**Records shown:**
* * *

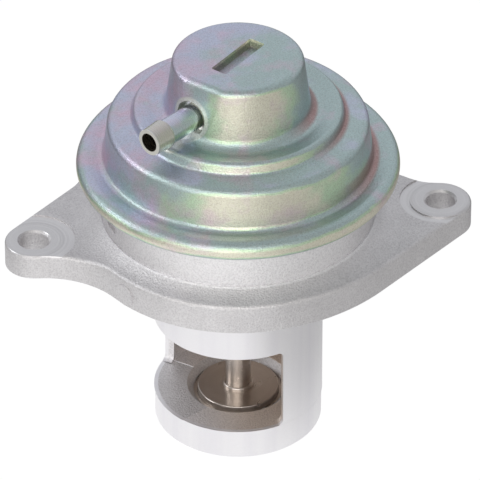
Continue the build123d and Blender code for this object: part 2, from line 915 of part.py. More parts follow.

* * *

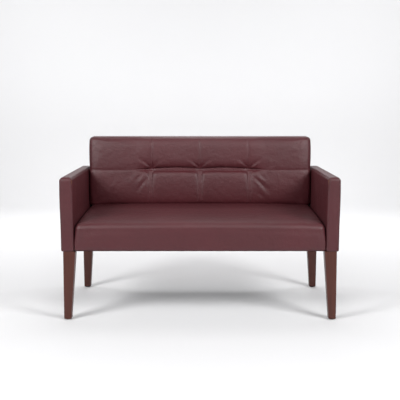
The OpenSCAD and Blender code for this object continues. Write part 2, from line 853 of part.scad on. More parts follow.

* * *

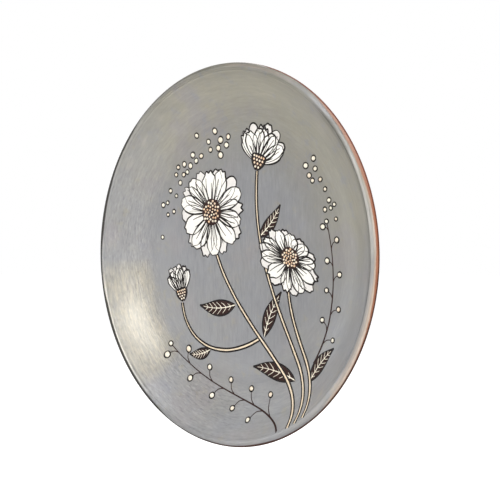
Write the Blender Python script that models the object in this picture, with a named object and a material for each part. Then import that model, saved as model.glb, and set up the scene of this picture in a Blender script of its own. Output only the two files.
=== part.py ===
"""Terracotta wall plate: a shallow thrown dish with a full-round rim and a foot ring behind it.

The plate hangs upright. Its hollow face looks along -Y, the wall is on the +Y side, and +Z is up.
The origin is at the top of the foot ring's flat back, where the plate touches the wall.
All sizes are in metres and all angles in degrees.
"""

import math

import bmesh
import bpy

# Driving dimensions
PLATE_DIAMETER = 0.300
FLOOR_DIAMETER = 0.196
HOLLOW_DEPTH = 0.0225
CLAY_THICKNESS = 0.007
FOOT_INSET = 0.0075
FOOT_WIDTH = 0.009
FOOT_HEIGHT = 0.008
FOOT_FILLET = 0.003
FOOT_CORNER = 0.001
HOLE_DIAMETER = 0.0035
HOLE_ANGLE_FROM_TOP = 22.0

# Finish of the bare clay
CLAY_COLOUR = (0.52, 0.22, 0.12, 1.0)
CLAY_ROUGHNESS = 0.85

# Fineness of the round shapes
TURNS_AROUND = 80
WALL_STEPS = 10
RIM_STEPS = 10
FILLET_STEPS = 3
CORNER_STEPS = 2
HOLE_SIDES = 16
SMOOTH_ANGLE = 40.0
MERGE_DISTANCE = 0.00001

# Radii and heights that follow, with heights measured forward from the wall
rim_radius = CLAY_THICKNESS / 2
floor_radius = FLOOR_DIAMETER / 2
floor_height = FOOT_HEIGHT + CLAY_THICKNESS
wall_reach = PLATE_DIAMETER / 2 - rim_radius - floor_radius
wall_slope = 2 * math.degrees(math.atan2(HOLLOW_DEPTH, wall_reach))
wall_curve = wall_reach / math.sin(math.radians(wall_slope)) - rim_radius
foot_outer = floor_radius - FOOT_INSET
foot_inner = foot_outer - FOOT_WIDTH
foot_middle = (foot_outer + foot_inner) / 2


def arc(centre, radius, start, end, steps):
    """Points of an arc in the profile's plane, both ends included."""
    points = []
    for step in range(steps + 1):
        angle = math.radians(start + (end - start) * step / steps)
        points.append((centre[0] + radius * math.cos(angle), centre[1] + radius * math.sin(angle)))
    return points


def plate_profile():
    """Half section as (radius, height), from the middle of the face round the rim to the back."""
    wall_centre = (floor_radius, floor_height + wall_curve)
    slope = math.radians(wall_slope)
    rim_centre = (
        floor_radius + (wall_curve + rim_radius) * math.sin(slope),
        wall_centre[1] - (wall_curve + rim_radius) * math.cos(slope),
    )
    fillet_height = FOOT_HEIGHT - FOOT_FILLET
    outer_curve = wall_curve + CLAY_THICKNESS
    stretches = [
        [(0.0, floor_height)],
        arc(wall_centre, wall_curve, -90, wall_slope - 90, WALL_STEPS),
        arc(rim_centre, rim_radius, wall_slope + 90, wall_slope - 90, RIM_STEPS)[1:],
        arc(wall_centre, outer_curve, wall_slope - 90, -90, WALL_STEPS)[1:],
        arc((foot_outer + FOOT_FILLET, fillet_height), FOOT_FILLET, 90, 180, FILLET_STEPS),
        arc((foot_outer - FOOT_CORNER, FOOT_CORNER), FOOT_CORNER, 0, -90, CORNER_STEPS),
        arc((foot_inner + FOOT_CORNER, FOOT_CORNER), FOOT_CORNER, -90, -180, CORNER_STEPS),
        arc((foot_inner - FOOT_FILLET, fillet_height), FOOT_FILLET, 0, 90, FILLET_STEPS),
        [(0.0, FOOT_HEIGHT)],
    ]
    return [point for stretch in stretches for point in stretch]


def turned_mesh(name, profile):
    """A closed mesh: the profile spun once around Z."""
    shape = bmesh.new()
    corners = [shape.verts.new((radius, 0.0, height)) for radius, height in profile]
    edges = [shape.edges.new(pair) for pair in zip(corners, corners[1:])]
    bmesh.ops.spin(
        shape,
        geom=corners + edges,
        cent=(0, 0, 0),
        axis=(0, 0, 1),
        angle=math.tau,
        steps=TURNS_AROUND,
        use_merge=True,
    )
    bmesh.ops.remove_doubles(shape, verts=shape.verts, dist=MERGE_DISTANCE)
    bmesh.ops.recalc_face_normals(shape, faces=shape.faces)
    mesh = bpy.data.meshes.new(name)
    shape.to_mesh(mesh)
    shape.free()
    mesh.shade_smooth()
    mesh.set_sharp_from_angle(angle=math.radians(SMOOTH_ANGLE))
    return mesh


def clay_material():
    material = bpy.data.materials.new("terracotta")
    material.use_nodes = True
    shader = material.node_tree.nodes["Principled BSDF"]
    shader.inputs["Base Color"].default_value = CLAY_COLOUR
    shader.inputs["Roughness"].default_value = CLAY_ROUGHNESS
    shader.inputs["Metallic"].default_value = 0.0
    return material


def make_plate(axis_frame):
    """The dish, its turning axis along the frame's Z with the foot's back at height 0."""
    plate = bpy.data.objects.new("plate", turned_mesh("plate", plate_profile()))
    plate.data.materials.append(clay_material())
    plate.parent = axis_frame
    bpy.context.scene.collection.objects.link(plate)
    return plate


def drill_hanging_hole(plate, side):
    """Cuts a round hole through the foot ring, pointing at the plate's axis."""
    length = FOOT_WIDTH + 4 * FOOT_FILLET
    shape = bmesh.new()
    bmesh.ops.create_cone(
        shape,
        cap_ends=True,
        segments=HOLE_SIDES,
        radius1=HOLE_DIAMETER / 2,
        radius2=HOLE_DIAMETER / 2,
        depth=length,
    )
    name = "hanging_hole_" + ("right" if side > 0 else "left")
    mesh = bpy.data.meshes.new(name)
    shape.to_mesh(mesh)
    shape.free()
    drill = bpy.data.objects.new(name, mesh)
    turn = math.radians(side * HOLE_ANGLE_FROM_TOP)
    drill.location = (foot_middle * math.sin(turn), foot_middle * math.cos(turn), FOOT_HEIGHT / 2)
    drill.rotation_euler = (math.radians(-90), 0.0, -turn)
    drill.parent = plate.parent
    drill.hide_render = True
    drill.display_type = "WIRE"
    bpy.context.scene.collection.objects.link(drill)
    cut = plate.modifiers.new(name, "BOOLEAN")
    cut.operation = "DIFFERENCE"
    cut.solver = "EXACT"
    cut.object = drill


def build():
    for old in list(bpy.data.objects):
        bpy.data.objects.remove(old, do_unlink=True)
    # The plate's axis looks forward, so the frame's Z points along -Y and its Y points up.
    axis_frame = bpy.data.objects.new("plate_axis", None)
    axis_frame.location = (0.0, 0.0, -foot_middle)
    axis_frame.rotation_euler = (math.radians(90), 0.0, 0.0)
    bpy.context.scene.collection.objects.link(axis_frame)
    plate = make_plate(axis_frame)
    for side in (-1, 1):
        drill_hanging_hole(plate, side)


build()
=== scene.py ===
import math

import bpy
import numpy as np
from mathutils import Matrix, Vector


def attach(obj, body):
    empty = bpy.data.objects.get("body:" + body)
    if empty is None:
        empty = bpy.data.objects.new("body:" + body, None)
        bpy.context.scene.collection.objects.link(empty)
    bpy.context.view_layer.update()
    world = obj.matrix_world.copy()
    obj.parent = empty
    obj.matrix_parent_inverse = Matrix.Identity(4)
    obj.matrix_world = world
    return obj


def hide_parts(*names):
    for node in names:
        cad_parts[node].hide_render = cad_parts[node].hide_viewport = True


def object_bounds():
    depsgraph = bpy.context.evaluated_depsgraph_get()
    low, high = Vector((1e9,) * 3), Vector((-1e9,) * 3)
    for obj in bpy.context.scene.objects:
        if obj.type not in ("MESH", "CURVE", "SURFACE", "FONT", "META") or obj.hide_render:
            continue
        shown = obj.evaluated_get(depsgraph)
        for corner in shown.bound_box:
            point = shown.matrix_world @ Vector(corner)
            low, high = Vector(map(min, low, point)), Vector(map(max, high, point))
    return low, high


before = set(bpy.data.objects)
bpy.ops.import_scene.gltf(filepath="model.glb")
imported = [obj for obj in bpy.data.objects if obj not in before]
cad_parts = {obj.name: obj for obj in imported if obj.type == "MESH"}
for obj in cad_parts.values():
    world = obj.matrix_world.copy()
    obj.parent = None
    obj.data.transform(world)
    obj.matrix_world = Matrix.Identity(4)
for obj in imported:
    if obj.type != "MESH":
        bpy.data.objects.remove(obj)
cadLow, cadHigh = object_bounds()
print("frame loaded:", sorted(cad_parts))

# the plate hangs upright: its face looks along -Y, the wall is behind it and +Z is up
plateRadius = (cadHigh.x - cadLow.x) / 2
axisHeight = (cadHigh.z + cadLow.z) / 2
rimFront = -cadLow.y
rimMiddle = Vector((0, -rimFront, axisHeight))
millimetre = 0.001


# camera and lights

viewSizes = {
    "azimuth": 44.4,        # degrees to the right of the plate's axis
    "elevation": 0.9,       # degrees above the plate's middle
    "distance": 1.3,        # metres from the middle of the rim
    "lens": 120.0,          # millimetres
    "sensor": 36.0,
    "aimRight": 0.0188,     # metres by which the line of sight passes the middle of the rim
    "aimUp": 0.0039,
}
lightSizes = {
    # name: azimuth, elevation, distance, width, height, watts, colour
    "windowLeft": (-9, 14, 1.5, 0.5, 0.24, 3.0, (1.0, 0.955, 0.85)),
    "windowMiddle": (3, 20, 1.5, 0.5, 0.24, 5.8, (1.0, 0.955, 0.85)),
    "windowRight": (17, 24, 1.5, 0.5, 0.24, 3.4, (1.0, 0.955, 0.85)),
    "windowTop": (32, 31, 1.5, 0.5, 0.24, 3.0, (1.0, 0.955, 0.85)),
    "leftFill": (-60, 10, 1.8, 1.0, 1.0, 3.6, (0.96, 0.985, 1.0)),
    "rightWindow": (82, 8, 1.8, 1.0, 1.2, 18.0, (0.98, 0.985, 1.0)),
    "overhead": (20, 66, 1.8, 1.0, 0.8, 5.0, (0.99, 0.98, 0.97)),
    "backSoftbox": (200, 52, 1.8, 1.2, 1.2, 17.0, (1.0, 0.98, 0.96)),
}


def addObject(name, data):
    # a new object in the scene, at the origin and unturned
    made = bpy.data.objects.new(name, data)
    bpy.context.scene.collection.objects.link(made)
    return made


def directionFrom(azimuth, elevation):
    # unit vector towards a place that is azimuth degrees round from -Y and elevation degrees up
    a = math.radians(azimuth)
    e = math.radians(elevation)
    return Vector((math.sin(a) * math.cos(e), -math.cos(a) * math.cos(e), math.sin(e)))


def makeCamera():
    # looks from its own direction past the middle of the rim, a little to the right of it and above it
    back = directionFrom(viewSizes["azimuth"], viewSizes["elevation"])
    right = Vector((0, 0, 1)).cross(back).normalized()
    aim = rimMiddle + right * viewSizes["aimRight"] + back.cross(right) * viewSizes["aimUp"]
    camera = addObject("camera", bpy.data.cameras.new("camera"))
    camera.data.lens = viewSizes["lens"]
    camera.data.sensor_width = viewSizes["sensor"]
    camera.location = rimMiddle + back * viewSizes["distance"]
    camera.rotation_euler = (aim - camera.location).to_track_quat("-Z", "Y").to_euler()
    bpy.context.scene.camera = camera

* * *

**Your goal:** Out of the data above, set down the lines from the one with "bpy.context.scene.collection.objects.link(drill)" to the one with "for corner in", both included, exactly as written and with no additions.

**Answer in full:**
    bpy.context.scene.collection.objects.link(drill)
    cut = plate.modifiers.new(name, "BOOLEAN")
    cut.operation = "DIFFERENCE"
    cut.solver = "EXACT"
    cut.object = drill


def build():
    for old in list(bpy.data.objects):
        bpy.data.objects.remove(old, do_unlink=True)
    # The plate's axis looks forward, so the frame's Z points along -Y and its Y points up.
    axis_frame = bpy.data.objects.new("plate_axis", None)
    axis_frame.location = (0.0, 0.0, -foot_middle)
    axis_frame.rotation_euler = (math.radians(90), 0.0, 0.0)
    bpy.context.scene.collection.objects.link(axis_frame)
    plate = make_plate(axis_frame)
    for side in (-1, 1):
        drill_hanging_hole(plate, side)


build()
=== scene.py ===
import math

import bpy
import numpy as np
from mathutils import Matrix, Vector


def attach(obj, body):
    empty = bpy.data.objects.get("body:" + body)
    if empty is None:
        empty = bpy.data.objects.new("body:" + body, None)
        bpy.context.scene.collection.objects.link(empty)
    bpy.context.view_layer.update()
    world = obj.matrix_world.copy()
    obj.parent = empty
    obj.matrix_parent_inverse = Matrix.Identity(4)
    obj.matrix_world = world
    return obj


def hide_parts(*names):
    for node in names:
        cad_parts[node].hide_render = cad_parts[node].hide_viewport = True


def object_bounds():
    depsgraph = bpy.context.evaluated_depsgraph_get()
    low, high = Vector((1e9,) * 3), Vector((-1e9,) * 3)
    for obj in bpy.context.scene.objects:
        if obj.type not in ("MESH", "CURVE", "SURFACE", "FONT", "META") or obj.hide_render:
            continue
        shown = obj.evaluated_get(depsgraph)
        for corner in shown.bound_box:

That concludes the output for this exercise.